Just as you work to maintain relationships with your customers and seed growers, we work here to maintain relationships with those from Capitol Hill and from the administration, he said.
Like any landscape, you’ve got to design it, maintain it and take care of it to keep it going. If you don’t, it falls apart pretty quickly, and the political landscape is no different, LaVigne explained.
He shared that those in the seed industry and the ASTA team have been hard at work to develop and maintain relationships with those at the U.S. Department of Agriculture, the Environmental Protection Agency, the Office of the United States Trade Representative and many more.

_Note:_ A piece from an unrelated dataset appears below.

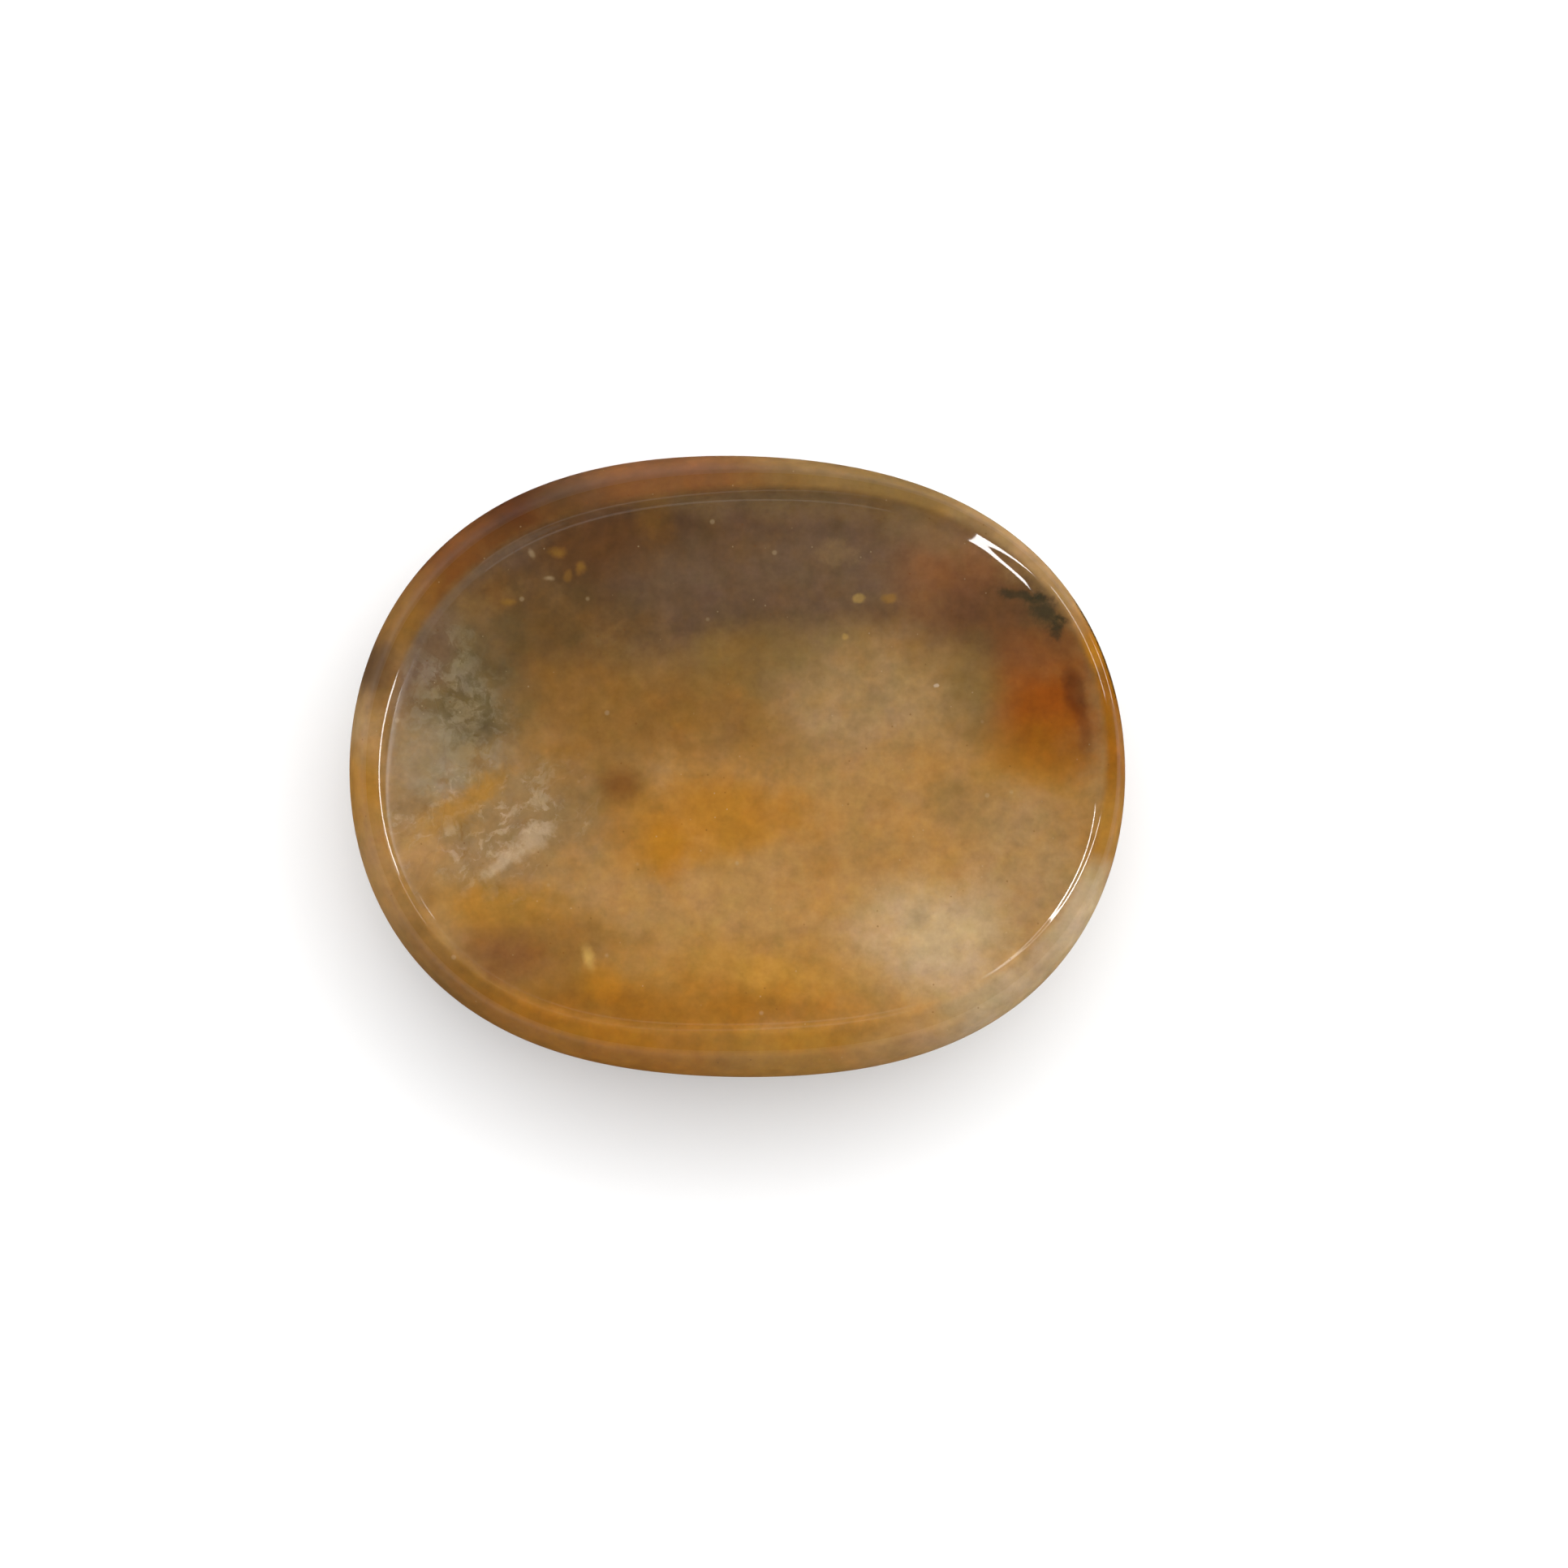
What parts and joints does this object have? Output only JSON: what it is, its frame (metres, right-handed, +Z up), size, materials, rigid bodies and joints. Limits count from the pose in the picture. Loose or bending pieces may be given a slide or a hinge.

Those in attendance are hearing about how ASTA works across the board to help facilitate trade, harmonize rules and regulations at the international level, and advance innovation and sustainability efforts.
“More people know about ASTA today than I think ever before,” LaVigne said. “We have become such a strong resource across the divide here in Washington, and across the country.”
Becoming a go-to resource means making yourself available and heard.
“We’ve got to be at the table,” LaVigne said, “and we’ve got to be at the table all the time.”
This couldn’t be truer than with the trade issues impacting the markets today.
“Those of you in the soybean and corn business can see how concerned your customers are about losing potential markets: Mexico, Canada, China,” he said.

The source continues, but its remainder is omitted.